--- Entries provided ---
****************

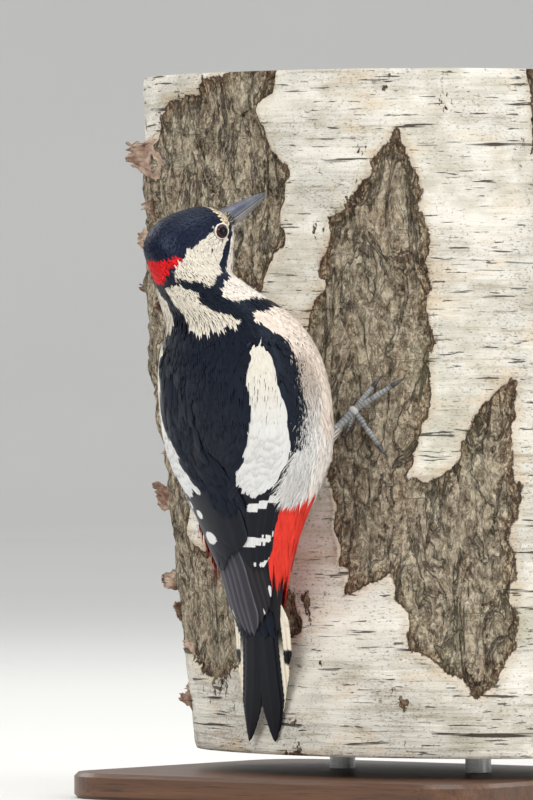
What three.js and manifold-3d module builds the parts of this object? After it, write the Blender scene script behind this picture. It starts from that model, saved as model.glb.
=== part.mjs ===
// Great spotted woodpecker, male, clinging to a cut length of birch trunk on a plain display stand.
// Millimetres, +Z up. The origin is the centre of the underside of the stand's base.
// The bird's belly faces +Y, towards the trunk. Its right side is +X.
import * as THREE from "three";
import { ParametricGeometry } from "three/addons/geometries/ParametricGeometry.js";
import { mergeVertices } from "three/addons/utils/BufferGeometryUtils.js";
import Module from "manifold-3d";

const wasm = await Module();
wasm.setup();

// ---------------------------------------------------------------- driving dimensions

const GAP = 0.3; // clearance between neighbouring pieces

// All places below are measured from the point where the tail's tips meet the bark.
const TAIL_TIP = new THREE.Vector3(-12, -50, 24);

// The stand: a flat base and two rods into the foot of the log.
const BASE = { width: 192, depth: 156, thick: 10, corner: 22, bevel: 1.5 };
const ROD = { radius: 5, apart: 64 };

// The log: an oval trunk that leans, with a slow swell along and around it.
const LOG = { bottom: -6, top: 256, wide: 95, deep: 66, swell: 1.6, rounds: 40, levels: 10 };
const LOG_AXIS = { x: 20.6, y: 64.7, leanX: -0.132, leanY: 0.058 };

// The body's sway to its right going up, which eases off above a level and ends at the head.
const SWAY = { lean: 0.115, level: 130, ease: 0.0027, top: 186 };

// Head: its middle in the body's middle plane, its pitch and its turn to the right about a pivot.
const HEAD = { y: -63.6, z: 186.4, pitch: 36, turn: 29, pivotY: -58.6 };
const EYE = { forward: 9.2, up: 0.6, side: 8.3, radius: 3.1 };

// Bill, along the head's axis. Heights are of each half's base.
const BILL = { from: 17.8, to: 36.2, half: 3.8, upper: 3.9, lower: 3.5, axis: 0.3, droop: -0.9 };

// Rings of the head, neck and trunk: the point on the back's midline, the point on the belly's
// midline, the half-width, and the ring's share of the head's turn. Head points are measured
// forward along and up from the bill's axis, body points along Y and Z.
const head = (forward, up) => ({ forward, up });
const body = (y, z) => ({ y, z });
const STATIONS = [
  { at: "bill", back: head(17.4, 4.4), front: head(17.0, -4.2), half: 4.4, turn: 1 },
  { at: "lores", back: head(15.4, 7.4), front: head(15.0, -6.8), half: 7.0, turn: 1 },
  { at: "brow", back: head(11.5, 10.8), front: head(12.0, -9.4), half: 9.8, turn: 1 },
  { at: "eye", back: head(6.5, 13.2), front: head(9.0, -12.0), half: 11.9, turn: 1 },
  { at: "crown", back: head(-1.0, 15.4), front: head(6.4, -14.4), half: 13.6, turn: 1 },
  { at: "ear", back: head(-8.5, 15.4), front: head(4.6, -16.6), half: 14.6, turn: 0.98 },
  { at: "nape", back: head(-15.0, 12.0), front: body(-48.6, 173.8), half: 15.4, turn: 0.92 },
  { at: "hindneck", back: head(-19.0, 5.0), front: body(-43.4, 170.6), half: 16.8, turn: 0.74 },
  { at: "neck", back: body(-77.5, 169.0), front: body(-36.5, 167.0), half: 19.6, turn: 0.45 },
  { at: "mantle", back: body(-70.5, 159.5), front: body(-26.0, 160.5), half: 24.4, turn: 0.18 },
  { at: "shoulder", back: body(-69.0, 149.0), front: body(-15.5, 150.5), half: 29.0, turn: 0.04 },
  { at: "breast", back: body(-67.5, 137.0), front: body(-8.5, 138.0), half: 32.0, turn: 0 },
  { at: "back", back: body(-62.5, 124.0), front: body(-4.8, 124.0), half: 33.3, turn: 0 },
  { at: "belly", back: body(-55.5, 111.5), front: body(-3.8, 110.0), half: 32.9, turn: 0 },
  { at: "flank", back: body(-49.0, 100.5), front: body(-5.8, 98.5), half: 29.6, turn: 0 },
  { at: "rump", back: body(-43.0, 89.5), front: body(-8.6, 87.5), half: 25.0, turn: 0 },
  { at: "vent", back: body(-37.0, 78.5), front: body(-9.2, 76.0), half: 19.8, turn: 0 },
  { at: "coverts", back: body(-30.5, 66.5), front: body(-8.8, 63.5), half: 15.6, turn: 0 },
  { at: "tailroot", back: body(-18.8, 49.0), front: body(-9.6, 49.0), half: 12.2, turn: 0 },
  { at: "tailtop", back: body(-14.0, 39.0), front: body(-8.6, 39.0), half: 11.4, turn: 0 },
];
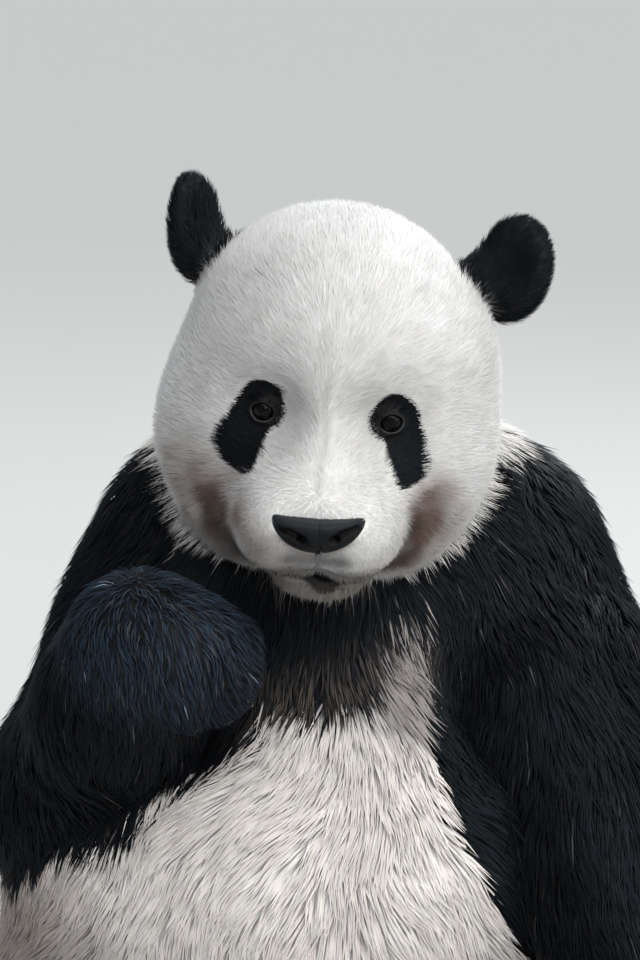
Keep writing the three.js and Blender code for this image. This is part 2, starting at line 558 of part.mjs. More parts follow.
const panda = new THREE.Group();
panda.position.set(-ORIGIN[0], -ORIGIN[1], -ORIGIN[2]);
const SLIM = (n) => (/eye/.test(n) ? 1e-3 : /nose|ear|jaw/.test(n) ? 0.7 : /head/.test(n) ? 1.5 : /paw|foot/.test(n) ? 1.8 : /trunk/.test(n) ? 4.0 : 3.2);
for (const [name, s] of Object.entries(pieces)) {
  const { pos, tris } = slimmed(s, SLIM(name));
  const g = new THREE.BufferGeometry();
  g.setAttribute("position", new THREE.Float32BufferAttribute(pos.flat(), 3));
  g.setIndex(tris.flat());
  g.computeVertexNormals();
  const mesh = new THREE.Mesh(g, new THREE.MeshStandardMaterial({ ...LOOKS[lookOf(name)], metalness: 0 }));
  mesh.name = name;
  panda.add(mesh);
}

export default panda;
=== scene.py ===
# A giant panda, life size, sitting on its rump with the hind legs forward, the
# right forepaw raised beside the chin and the left forepaw on the left shin.
# The body is one smooth shape in millimetres, the same table as the solids. The
# skin is that shape drawn in by the coat's depth, and the coat is laid on it
# tuft by tuft, each with its root on the skin and its tip near the outer shape.

import bpy
import numpy as np
from math import radians, cos, sin, pi
from mathutils import Matrix, Vector


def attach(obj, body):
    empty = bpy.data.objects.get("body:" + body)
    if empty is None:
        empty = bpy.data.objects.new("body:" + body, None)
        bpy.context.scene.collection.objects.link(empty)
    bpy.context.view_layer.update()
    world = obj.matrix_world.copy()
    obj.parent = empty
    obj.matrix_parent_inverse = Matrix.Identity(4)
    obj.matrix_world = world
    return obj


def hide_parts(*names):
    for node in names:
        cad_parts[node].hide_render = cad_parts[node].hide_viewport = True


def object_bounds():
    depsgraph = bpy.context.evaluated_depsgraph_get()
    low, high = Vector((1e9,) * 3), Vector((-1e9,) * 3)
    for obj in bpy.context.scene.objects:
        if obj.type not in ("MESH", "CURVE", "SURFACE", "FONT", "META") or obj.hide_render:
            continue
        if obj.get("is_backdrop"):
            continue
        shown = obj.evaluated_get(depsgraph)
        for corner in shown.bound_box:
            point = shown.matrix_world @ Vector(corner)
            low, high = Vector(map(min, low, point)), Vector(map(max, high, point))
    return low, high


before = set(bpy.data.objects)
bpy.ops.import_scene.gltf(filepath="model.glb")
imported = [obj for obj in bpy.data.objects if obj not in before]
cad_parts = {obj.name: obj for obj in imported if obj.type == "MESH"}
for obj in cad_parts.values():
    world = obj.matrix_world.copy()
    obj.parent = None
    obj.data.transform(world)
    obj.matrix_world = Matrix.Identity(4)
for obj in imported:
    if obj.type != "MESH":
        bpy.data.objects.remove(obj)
CAD_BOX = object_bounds()
rng = np.random.default_rng(20)

# ---------------------------------------------------------------- coat sizes
SPACING = 1.0                                # 1 is the full coat; larger is thinner

# ---------------------------------------------------------------- sizes, mm
# The body faces -Y, its right side at -X, and stands on z = 0.
ORIGIN = np.array([-1.0, -99.0, 0.0])        # the model's own zero

HEAD_AT = np.array([0.0, -60.0, 770.0])
EYE_X, EYE_Y, EYE_Z, EYE_R = 52.0, -93.5, 20.0, 13.0
FACE_X = 1.5                                 # the middle line of the face

SHOULDER = {-1: (-120, 62, 600), 1: (162, 55, 597)}
UPPER = {-1: (-157, 22, 522), 1: (194, -65, 500)}
ELBOW = {-1: (-230, -52, 402), 1: (238, -165, 400)}
FOREARM_R = (-180, -150, 525)
WRIST = {-1: (-158, -200, 594), 1: (262, -272, 303)}
PALM = {-1: (-126, -228, 603), 1: (270, -322, 258)}
HIP, KNEE, ANKLE, SOLE = (140, 25, 165), (275, -205, 150), (318, -395, 84), (330, -444, 120)
A = np.array


def rot(rx=0.0, ry=0.0, rz=0.0):
    rx, ry, rz = radians(rx), radians(ry), radians(rz)
    X = A([[1, 0, 0], [0, cos(rx), -sin(rx)], [0, sin(rx), cos(rx)]])
    Y = A([[cos(ry), 0, sin(ry)], [0, 1, 0], [-sin(ry), 0, cos(ry)]])
    Z = A([[cos(rz), -sin(rz), 0], [sin(rz), cos(rz), 0], [0, 0, 1]])
    return Y @ X @ Z


HEAD_M = rot(4.0, 4.5, -2.5)


def to_head(P):
    return (P - HEAD_AT) @ HEAD_M


def from_head(Q):
    return HEAD_AT + A(Q, float) @ HEAD_M.T


def unit(v):
    v = A(v, float)
    return v / np.maximum(np.linalg.norm(v, axis=-1, keepdims=True), 1e-12)


def length(v):
    return np.sqrt(np.einsum("...i,...i->...", v, v))


def smooth(t):
    t = np.clip(t, 0.0, 1.0)
    return t * t * (3.0 - 2.0 * t)


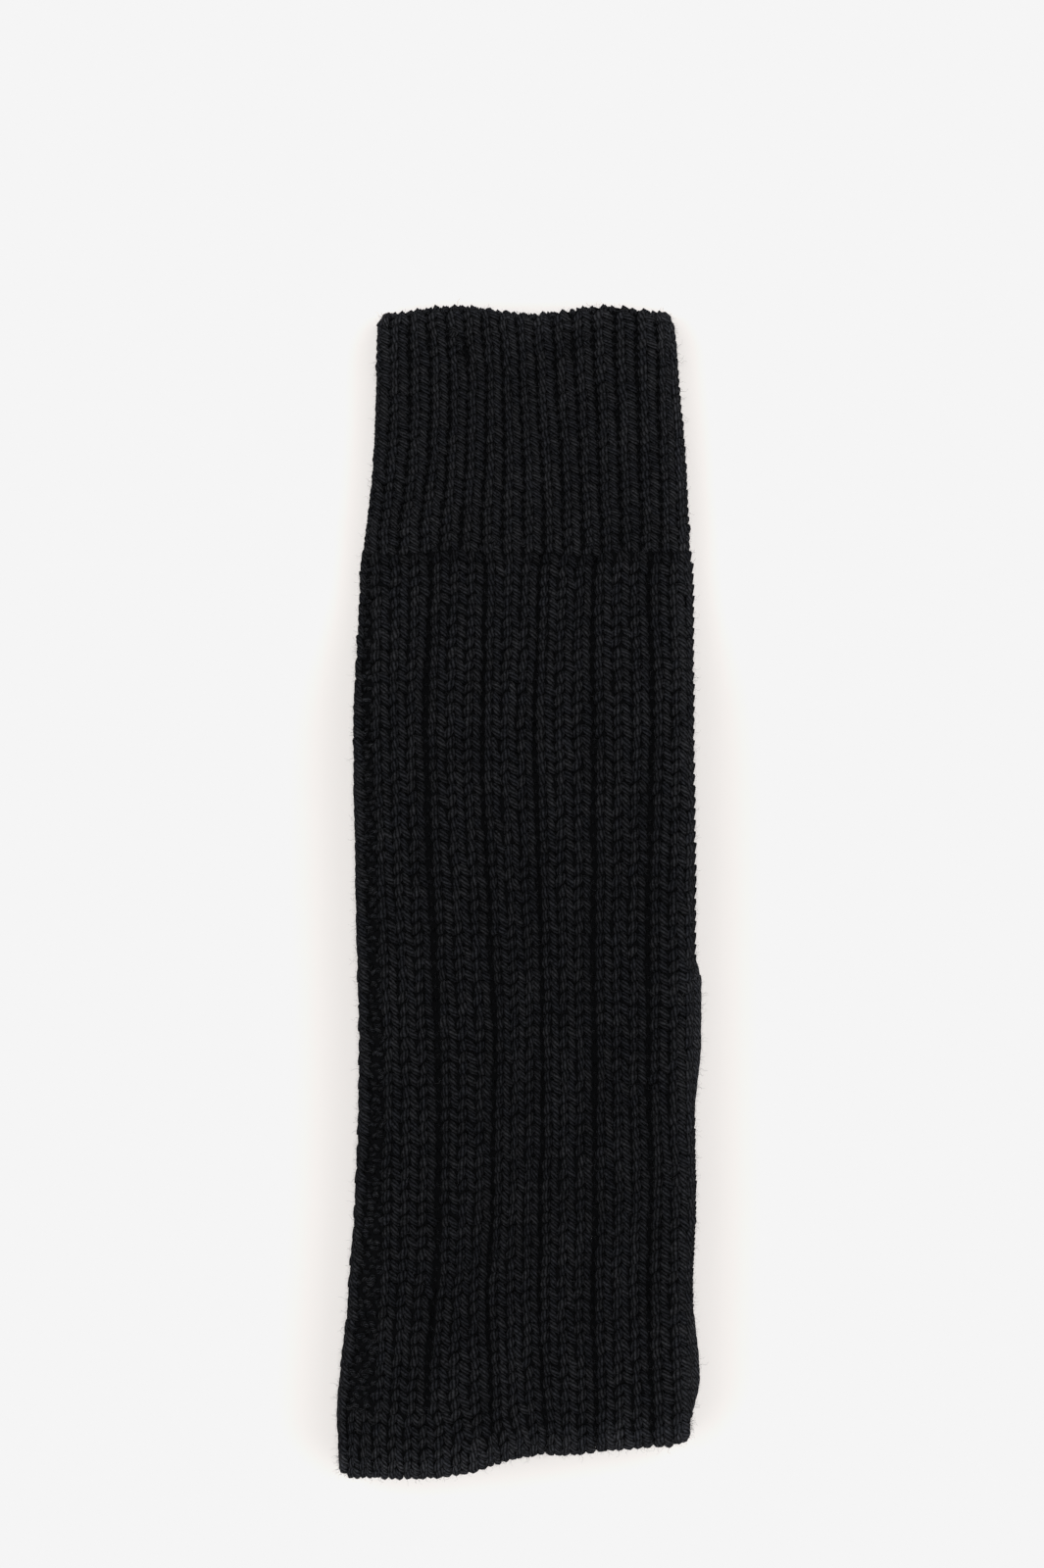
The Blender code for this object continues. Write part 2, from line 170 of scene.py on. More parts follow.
WANDER = 0.35  # how far a groove strays to either side

# Knitting gauge
WALE = 4.4
ROW = 3.15
CUFF_ROW = 2.52
TOP_ROW = 2.97  # of the leg's first courses
LEG_ROW = ROW + 0.06  # of those below SETTLED_RUN
FIRST_COURSE, LAST_COURSE = 0.6, 2.0  # from the cuff's edge and from the toe
CHANGE_RUN = CUFF_DEPTH - 1  # where the leg's courses start
LAST_PURLS = CUFF_DEPTH - 4  # below this only every third purl wale of the cuff goes on
ARM_SPREAD, CUFF_ARM_SPREAD = 0.25, 0.23  # from the middle of a wale to each arm, as a share of its width
CUFF_KNIT_SHARE, CUFF_PURL_SHARE = 0.97, 0.16  # of a narrow rib's pitch that its stitches take up
PURL_OVERLAP = 0.7  # how much wider a purl bump is than its wale
CALF_RUN = 190.0  # where the pieces of the calf end and those of the shin start
SINK = 0.95  # from the skin down to the middle plane of the stitches
SHELL_SINK = 1.65
UV_LENGTH = 4.0  # of yarn, over which its UV map runs from 0 to 1

# What is knitted of the parts that don't face up
SIDE_SHARE = 0.55  # of END_WIDTH, in from the outline
BACK_RUN = 90.0  # the lower sock's back, down to here
EDGE_SHOWN, TOE_SHOWN = 4.0, 10.0  # all round, from the cuff's edge and from the toe
RIM_REACH = 1.3  # from the outline, how far in the plainer arms of its stitches go
RIM_UNEVENNESS = 0.4  # of the stitches at the outline, against 1 on top

Sock = namedtuple("Sock", "name node level across along")
UPPER = Sock("upper", "upper_sock", 1, 0.0, 0.0)
LOWER = Sock("lower", "lower_sock", 0, 0.5, 0.3)

# The photographed frame: how much of the plane of the upper leg it shows, and from how high
FIELD_LENGTH = 432.0
FIELD_CENTRE_X, FIELD_CENTRE_Y = -0.675, 29.7
CAMERA_HEIGHT = 1500.0
SENSOR = 36.0
PAPER_WHITE = 0.913  # the white that the overexposed floor is printed as


def smooth(low, high, value):
    """0 below low, 1 above high, and an even ramp between."""
    share = np.clip((np.asarray(value, float) - low) / (high - low), 0.0, 1.0)
    return share * share * (3.0 - 2.0 * share)


def unit(vectors):
    """Rows of vectors, each brought to a length of 1."""
    return vectors / np.linalg.norm(vectors, axis=1)[:, None]


def curve(rows, column, at):
    """A smooth curve through one column of a table, whose first column says where each row lies.

    It never passes the values on either side.
    """
    stops = np.array([row[0] for row in rows], float)
    values = np.array([getattr(row, column) for row in rows], float)
    rises = np.diff(values) / np.diff(stops)
    turning = rises[:-1] * rises[1:] <= 0
    sums = np.where(turning, 1.0, rises[:-1] + rises[1:])
    between = np.where(turning, 0.0, 2 * rises[:-1] * rises[1:] / sums)
    slopes = np.concatenate([rises[:1], between, rises[-1:]])
    i = int(np.clip(np.searchsorted(stops, at) - 1, 0, len(stops) - 2))
    span = stops[i + 1] - stops[i]
    u = float(np.clip((at - stops[i]) / span, 0.0, 1.0))
    start = (1 + 2 * u) * (1 - u) ** 2 * values[i] + u * (1 - u) ** 2 * span * slopes[i]
    end = u * u * (3 - 2 * u) * values[i + 1] - u * u * (1 - u) * span * slopes[i + 1]
    return start + end


def waves(table, run, ribs, shift=0.0):
    """The sum of some waves at these places of a sock."""
    return sum(w.height * np.sin(run * w.along + ribs * w.round + w.start + shift) for w in table)


# The skin of a sock: run is the distance from the cuff's edge over the fold to the toe, and rib is the
# place round the tube, a whole number at each of the twelve grooves.


def split_ribs(ribs):
    """The groove that comes before each of these places round the tube, and how far past it they lie."""
    whole = np.floor(ribs)
    return whole.astype(int) % RIBS_AROUND, ribs - whole


def fold_rise(across):
    """How much higher the fold lies than at the heel."""
    beyond = np.maximum(across - FRONT_SIDE, 0.0)
    return HEEL_REACH * smooth(HEEL_SIDE, FRONT_SIDE, across) + FRONT_SLOPE * beyond


def drop_share(y):
    """1 where the foot lies under the leg, and 0 past its toe."""
    return 1.0 - smooth(DROP_START, DROP_END, y)


def support(level, y):
    """Height of what a sock lies on."""
    return level * LAYER * (1.0 + drop_share(y))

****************

--- Written problem ---
Give back, word for word, only the lines above from the line holding "new THREE.Float32BufferAttribute(pos.flat(), 3));" to the line holding "return low, high", both included.

--- The response ---
  g.setAttribute("position", new THREE.Float32BufferAttribute(pos.flat(), 3));
  g.setIndex(tris.flat());
  g.computeVertexNormals();
  const mesh = new THREE.Mesh(g, new THREE.MeshStandardMaterial({ ...LOOKS[lookOf(name)], metalness: 0 }));
  mesh.name = name;
  panda.add(mesh);
}

export default panda;
=== scene.py ===
# A giant panda, life size, sitting on its rump with the hind legs forward, the
# right forepaw raised beside the chin and the left forepaw on the left shin.
# The body is one smooth shape in millimetres, the same table as the solids. The
# skin is that shape drawn in by the coat's depth, and the coat is laid on it
# tuft by tuft, each with its root on the skin and its tip near the outer shape.

import bpy
import numpy as np
from math import radians, cos, sin, pi
from mathutils import Matrix, Vector


def attach(obj, body):
    empty = bpy.data.objects.get("body:" + body)
    if empty is None:
        empty = bpy.data.objects.new("body:" + body, None)
        bpy.context.scene.collection.objects.link(empty)
    bpy.context.view_layer.update()
    world = obj.matrix_world.copy()
    obj.parent = empty
    obj.matrix_parent_inverse = Matrix.Identity(4)
    obj.matrix_world = world
    return obj


def hide_parts(*names):
    for node in names:
        cad_parts[node].hide_render = cad_parts[node].hide_viewport = True


def object_bounds():
    depsgraph = bpy.context.evaluated_depsgraph_get()
    low, high = Vector((1e9,) * 3), Vector((-1e9,) * 3)
    for obj in bpy.context.scene.objects:
        if obj.type not in ("MESH", "CURVE", "SURFACE", "FONT", "META") or obj.hide_render:
            continue
        if obj.get("is_backdrop"):
            continue
        shown = obj.evaluated_get(depsgraph)
        for corner in shown.bound_box:
            point = shown.matrix_world @ Vector(corner)
            low, high = Vector(map(min, low, point)), Vector(map(max, high, point))
    return low, high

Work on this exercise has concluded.